Au-delà des discours géostratégiques, l’Afrique y gagne un nouveau levier de négociation, susceptible de faire monter la valeur ajoutée locale et d’accélérer son industrialisation. Les responsables de la Banque africaine de développement rappellent toutefois que la réussite dépendra de la montée en compétence des cadres nationaux et de la stabilité réglementaire, conditions sine qua non pour rassurer les bailleurs privés.
Défis opérationnels et horizon de gouvernance partagée
Les obstacles ne manquent pas : infrastructures parfois déficientes, besoins financiers colossaux, fluctuations des cours des métaux critiques ou encore coexistence de juridictions minières hétérogènes. Toutefois, l’Inde mise sur une diplomatie de l’ingénierie et sur des financements concessionnels adossés à l’Export-Import Bank of India pour diluer les risques et instaurer des mécanismes de partage de revenus équitables.
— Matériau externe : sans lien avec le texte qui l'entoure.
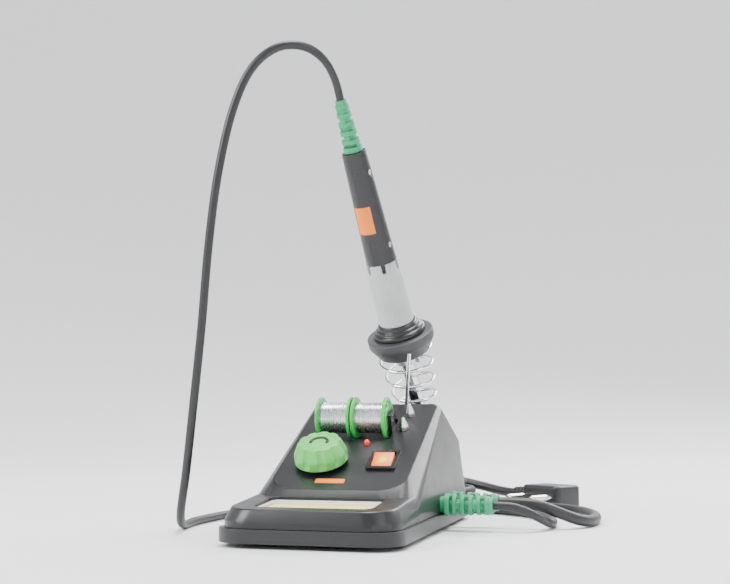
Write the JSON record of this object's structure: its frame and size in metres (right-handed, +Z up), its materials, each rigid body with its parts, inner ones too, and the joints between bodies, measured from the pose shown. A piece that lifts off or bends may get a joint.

Dans ce paysage évolutif, le Congo-Brazzaville se présente comme un cas d’école. Les autorités congolaises élaborent actuellement un code minier révisé, axé sur la transparence contractuelle et la protection des communautés locales. En conjuguant fiabilité institutionnelle et richesse géologique, Brazzaville aspire à devenir l’un des hubs continentaux de l’économie des minéraux stratégiques, tout en renforçant ses partenariats avec l’Inde et d’autres acteurs multilatéraux.